## TO BE DONE
Copy exactly the lines of the material below that run from the one containing "on_axle() freehub_bolt();" through the one containing "bpy.context.view_layer.update()". Copy no other lines.
begin RAW RECORDS
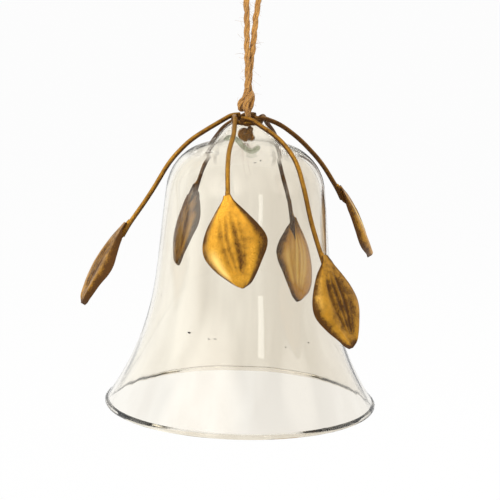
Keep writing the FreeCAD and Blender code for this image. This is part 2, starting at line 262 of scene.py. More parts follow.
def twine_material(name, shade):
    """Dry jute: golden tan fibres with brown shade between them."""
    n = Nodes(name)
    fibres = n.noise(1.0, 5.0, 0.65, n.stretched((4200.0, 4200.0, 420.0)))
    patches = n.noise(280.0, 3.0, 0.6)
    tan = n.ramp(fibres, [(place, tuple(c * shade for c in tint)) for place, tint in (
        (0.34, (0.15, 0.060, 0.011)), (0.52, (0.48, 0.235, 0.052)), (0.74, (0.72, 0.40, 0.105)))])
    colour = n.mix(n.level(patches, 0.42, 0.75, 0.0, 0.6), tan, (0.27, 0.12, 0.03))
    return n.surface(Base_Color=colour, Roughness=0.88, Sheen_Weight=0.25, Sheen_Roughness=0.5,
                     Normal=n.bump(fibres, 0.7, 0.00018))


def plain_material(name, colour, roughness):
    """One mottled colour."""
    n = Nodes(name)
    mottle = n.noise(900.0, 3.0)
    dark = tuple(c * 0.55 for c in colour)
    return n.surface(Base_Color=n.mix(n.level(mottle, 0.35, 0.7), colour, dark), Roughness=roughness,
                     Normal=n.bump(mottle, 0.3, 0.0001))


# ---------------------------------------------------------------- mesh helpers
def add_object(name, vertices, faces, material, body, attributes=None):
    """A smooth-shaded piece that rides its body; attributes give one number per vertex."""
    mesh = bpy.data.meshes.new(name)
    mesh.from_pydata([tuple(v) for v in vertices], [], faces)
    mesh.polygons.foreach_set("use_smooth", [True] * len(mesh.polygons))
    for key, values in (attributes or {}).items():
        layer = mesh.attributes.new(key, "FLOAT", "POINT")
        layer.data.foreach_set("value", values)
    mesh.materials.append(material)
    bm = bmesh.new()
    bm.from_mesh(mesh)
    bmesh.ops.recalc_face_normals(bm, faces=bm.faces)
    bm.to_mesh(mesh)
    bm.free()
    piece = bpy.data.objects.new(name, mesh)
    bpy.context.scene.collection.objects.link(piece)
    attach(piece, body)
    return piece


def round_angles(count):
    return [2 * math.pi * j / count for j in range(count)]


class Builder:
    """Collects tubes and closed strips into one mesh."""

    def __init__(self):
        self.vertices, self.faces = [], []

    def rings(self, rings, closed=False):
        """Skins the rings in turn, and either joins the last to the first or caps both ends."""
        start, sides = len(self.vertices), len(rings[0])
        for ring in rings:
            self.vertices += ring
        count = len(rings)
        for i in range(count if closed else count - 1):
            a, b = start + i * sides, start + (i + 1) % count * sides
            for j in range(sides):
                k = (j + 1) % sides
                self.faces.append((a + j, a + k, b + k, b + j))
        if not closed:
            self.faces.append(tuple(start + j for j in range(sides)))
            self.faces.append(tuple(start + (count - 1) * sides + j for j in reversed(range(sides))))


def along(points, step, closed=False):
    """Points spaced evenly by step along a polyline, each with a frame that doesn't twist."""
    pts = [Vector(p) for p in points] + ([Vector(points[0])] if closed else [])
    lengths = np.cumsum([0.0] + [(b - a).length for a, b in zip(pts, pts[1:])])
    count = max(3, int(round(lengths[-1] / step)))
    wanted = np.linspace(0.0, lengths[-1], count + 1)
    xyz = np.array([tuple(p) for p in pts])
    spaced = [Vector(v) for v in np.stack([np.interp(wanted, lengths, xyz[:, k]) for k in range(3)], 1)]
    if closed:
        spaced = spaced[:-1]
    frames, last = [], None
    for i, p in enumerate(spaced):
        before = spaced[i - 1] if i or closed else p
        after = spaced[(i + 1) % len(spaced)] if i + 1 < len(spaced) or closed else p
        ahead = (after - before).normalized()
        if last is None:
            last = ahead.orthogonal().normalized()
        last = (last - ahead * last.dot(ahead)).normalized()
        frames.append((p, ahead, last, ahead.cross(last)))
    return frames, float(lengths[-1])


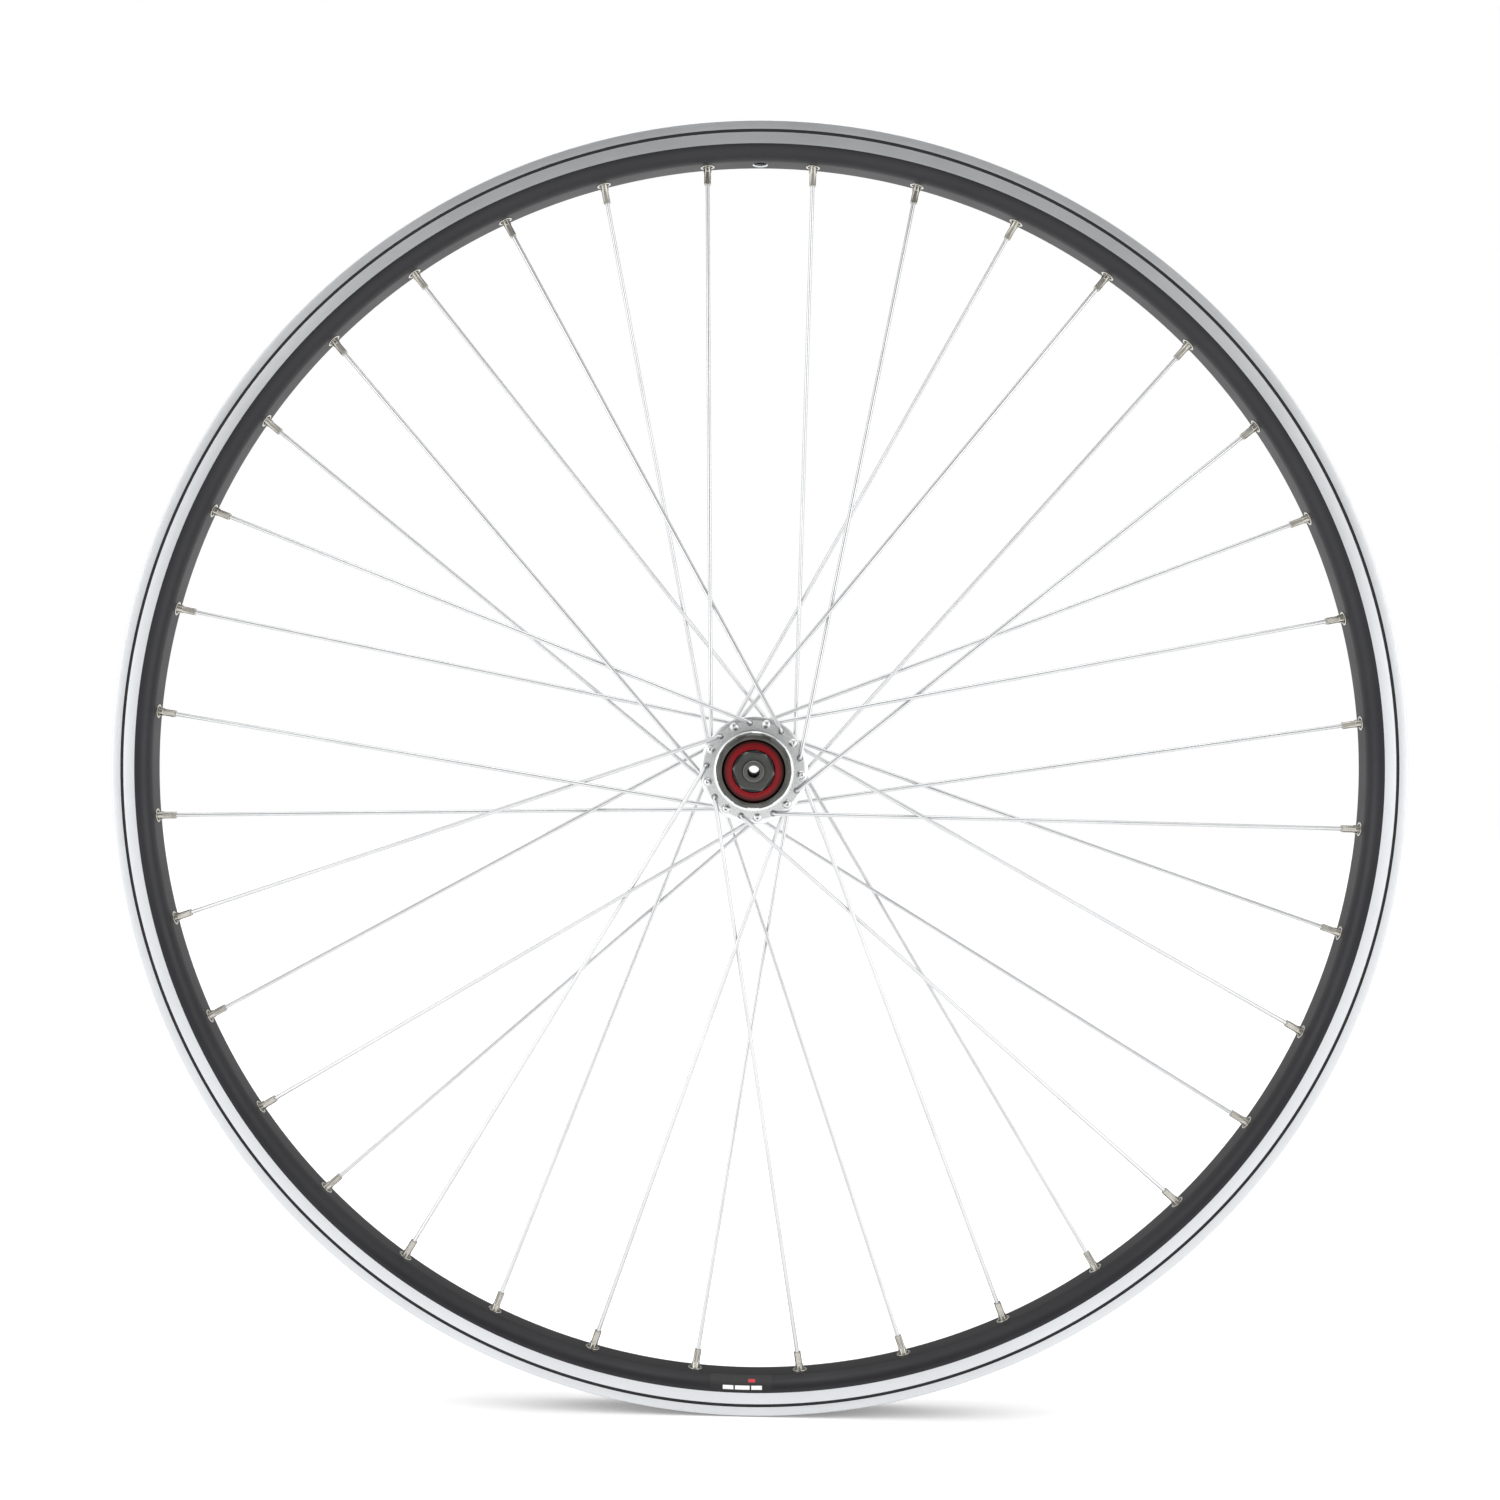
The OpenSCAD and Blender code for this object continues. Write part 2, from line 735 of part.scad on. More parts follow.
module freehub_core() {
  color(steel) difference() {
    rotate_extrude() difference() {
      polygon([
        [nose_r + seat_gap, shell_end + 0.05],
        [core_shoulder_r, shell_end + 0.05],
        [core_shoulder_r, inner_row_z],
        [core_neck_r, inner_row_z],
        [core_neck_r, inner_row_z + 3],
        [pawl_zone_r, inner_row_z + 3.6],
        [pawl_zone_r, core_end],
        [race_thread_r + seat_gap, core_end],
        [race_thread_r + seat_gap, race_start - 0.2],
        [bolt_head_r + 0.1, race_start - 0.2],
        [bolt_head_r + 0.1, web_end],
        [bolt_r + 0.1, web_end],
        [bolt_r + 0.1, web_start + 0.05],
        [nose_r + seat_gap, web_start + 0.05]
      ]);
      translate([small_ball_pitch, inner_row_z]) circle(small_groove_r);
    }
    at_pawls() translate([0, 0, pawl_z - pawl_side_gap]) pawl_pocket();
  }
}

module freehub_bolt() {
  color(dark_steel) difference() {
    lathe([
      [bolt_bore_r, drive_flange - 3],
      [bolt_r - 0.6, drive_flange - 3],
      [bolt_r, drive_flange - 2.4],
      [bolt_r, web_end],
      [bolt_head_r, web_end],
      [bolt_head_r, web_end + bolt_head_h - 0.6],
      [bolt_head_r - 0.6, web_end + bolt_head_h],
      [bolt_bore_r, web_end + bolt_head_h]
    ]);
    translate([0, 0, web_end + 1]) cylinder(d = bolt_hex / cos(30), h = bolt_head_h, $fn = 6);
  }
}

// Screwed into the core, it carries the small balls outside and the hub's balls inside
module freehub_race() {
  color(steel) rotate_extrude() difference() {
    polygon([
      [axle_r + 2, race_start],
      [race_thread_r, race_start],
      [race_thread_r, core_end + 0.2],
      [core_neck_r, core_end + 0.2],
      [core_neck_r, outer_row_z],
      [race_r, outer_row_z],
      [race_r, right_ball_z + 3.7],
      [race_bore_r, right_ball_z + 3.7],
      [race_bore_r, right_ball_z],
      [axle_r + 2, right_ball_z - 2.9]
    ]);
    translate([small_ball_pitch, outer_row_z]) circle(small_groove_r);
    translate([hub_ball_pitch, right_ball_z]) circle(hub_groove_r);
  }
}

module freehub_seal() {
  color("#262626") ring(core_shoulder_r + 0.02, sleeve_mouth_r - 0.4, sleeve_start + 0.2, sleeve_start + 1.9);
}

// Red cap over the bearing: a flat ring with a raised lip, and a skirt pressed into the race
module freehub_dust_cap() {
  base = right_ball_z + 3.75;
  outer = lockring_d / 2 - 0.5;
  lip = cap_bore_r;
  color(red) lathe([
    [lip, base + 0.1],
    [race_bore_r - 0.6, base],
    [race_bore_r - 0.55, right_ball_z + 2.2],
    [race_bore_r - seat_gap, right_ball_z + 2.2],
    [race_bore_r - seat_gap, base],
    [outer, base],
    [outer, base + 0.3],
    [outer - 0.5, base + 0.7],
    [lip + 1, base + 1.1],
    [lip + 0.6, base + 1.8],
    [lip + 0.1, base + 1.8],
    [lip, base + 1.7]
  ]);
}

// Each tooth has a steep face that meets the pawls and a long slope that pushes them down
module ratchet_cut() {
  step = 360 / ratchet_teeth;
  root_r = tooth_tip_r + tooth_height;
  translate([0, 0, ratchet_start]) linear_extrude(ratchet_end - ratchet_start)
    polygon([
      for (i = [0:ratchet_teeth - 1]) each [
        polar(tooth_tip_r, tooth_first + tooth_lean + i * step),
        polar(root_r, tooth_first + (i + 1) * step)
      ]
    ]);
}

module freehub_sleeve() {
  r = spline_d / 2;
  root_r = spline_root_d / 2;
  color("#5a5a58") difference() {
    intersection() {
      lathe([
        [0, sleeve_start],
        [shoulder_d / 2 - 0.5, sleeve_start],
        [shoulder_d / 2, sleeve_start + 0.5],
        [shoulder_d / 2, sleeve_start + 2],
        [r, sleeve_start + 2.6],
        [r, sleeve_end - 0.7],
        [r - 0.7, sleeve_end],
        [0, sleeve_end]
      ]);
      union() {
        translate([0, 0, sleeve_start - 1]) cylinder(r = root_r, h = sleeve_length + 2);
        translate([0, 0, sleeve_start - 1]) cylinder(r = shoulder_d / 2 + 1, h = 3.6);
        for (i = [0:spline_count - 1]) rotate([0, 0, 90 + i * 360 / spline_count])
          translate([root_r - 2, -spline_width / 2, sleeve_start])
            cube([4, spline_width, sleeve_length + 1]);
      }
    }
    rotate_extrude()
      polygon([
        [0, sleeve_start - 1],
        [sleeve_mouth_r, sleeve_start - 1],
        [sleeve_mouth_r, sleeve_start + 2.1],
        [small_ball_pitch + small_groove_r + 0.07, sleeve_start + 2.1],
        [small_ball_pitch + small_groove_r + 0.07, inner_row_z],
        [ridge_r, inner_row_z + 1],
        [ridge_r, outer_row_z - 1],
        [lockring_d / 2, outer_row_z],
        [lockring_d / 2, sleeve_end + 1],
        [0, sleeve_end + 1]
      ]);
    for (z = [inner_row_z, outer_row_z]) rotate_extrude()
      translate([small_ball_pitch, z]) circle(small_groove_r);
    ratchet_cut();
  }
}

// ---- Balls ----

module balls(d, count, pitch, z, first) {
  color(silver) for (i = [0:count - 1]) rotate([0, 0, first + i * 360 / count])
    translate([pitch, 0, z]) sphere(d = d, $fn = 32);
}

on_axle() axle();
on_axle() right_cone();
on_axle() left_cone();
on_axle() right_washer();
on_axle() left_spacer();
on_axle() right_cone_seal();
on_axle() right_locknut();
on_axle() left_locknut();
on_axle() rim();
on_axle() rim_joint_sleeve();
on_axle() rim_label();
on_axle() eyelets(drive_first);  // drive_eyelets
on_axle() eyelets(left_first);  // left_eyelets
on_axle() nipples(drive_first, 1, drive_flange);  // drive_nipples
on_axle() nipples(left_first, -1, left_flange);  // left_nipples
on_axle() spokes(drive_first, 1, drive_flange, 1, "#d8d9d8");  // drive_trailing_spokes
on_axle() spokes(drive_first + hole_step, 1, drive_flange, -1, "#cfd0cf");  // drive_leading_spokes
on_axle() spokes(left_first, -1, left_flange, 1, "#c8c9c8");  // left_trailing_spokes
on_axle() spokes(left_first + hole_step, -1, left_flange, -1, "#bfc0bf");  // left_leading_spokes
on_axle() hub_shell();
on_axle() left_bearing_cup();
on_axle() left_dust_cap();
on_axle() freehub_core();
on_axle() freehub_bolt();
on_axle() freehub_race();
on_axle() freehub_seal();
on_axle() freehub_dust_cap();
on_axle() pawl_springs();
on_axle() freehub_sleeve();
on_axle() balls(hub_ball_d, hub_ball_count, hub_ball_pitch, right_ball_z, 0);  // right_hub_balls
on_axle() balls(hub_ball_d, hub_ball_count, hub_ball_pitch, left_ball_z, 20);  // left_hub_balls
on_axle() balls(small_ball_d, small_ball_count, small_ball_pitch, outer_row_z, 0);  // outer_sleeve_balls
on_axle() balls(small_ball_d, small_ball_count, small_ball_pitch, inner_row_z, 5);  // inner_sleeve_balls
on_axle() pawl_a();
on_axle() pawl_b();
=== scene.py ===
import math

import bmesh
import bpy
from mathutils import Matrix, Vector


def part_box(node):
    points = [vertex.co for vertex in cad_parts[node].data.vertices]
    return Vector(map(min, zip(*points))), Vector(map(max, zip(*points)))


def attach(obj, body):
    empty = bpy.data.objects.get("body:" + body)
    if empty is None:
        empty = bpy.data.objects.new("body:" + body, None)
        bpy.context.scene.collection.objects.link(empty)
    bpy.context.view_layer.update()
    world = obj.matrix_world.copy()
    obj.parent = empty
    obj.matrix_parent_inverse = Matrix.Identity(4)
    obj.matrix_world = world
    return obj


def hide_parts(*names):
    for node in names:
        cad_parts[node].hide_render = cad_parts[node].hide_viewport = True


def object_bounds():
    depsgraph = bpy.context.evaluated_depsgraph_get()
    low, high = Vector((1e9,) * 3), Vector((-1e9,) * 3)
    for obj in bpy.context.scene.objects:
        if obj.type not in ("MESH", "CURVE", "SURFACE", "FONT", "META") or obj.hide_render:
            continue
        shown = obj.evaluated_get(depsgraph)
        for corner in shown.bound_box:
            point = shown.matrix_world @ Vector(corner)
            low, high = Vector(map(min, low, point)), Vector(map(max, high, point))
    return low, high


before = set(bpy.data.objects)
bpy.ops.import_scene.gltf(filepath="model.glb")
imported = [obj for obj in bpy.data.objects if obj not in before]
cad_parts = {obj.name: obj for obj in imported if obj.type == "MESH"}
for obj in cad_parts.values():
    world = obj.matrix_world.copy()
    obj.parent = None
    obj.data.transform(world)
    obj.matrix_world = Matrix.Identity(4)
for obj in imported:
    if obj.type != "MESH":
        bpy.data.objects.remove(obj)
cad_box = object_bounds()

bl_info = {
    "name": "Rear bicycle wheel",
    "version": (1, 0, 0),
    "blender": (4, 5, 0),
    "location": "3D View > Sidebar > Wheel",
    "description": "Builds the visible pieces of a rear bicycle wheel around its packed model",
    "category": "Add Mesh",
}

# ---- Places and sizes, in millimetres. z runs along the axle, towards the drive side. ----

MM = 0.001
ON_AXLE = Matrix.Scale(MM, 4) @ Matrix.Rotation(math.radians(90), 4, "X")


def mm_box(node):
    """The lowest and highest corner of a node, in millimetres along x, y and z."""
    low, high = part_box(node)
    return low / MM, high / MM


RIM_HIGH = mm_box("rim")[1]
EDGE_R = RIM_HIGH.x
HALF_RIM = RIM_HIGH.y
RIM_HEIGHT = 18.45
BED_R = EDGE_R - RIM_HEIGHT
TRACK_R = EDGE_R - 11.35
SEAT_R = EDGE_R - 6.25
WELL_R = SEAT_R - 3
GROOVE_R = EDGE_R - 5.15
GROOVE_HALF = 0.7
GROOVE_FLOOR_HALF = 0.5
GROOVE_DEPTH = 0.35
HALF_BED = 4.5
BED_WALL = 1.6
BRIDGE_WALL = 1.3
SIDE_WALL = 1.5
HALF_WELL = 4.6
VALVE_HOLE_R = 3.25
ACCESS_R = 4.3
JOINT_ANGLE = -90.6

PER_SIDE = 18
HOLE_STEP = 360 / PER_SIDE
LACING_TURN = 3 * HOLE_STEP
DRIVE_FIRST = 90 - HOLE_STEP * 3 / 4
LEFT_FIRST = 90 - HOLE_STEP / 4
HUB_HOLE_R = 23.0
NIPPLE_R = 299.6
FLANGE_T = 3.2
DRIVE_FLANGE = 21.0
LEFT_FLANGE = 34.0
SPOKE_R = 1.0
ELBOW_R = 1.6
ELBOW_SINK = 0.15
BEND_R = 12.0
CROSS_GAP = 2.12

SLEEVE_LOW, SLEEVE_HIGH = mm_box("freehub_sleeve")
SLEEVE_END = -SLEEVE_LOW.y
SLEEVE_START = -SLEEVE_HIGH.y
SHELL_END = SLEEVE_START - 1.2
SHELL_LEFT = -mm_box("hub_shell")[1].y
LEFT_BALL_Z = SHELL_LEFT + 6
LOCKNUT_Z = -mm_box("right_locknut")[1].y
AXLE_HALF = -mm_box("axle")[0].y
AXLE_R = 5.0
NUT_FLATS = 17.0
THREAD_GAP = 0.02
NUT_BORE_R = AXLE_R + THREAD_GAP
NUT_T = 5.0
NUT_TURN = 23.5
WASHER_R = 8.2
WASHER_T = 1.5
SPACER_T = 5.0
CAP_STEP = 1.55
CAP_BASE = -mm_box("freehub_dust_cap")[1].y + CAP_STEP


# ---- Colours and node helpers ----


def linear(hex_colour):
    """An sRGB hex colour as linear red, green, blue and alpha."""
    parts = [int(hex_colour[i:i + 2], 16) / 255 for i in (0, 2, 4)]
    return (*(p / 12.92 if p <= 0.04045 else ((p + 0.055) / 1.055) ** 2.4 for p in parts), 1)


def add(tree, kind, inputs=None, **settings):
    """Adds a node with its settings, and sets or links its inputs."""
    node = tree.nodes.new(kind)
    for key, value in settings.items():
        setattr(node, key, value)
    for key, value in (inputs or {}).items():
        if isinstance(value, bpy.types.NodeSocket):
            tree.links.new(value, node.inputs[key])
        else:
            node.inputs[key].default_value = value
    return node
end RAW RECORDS
## SOLUTION TO THIS PROBLEM
on_axle() freehub_bolt();
on_axle() freehub_race();
on_axle() freehub_seal();
on_axle() freehub_dust_cap();
on_axle() pawl_springs();
on_axle() freehub_sleeve();
on_axle() balls(hub_ball_d, hub_ball_count, hub_ball_pitch, right_ball_z, 0);  // right_hub_balls
on_axle() balls(hub_ball_d, hub_ball_count, hub_ball_pitch, left_ball_z, 20);  // left_hub_balls
on_axle() balls(small_ball_d, small_ball_count, small_ball_pitch, outer_row_z, 0);  // outer_sleeve_balls
on_axle() balls(small_ball_d, small_ball_count, small_ball_pitch, inner_row_z, 5);  // inner_sleeve_balls
on_axle() pawl_a();
on_axle() pawl_b();
=== scene.py ===
import math

import bmesh
import bpy
from mathutils import Matrix, Vector


def part_box(node):
    points = [vertex.co for vertex in cad_parts[node].data.vertices]
    return Vector(map(min, zip(*points))), Vector(map(max, zip(*points)))


def attach(obj, body):
    empty = bpy.data.objects.get("body:" + body)
    if empty is None:
        empty = bpy.data.objects.new("body:" + body, None)
        bpy.context.scene.collection.objects.link(empty)
    bpy.context.view_layer.update()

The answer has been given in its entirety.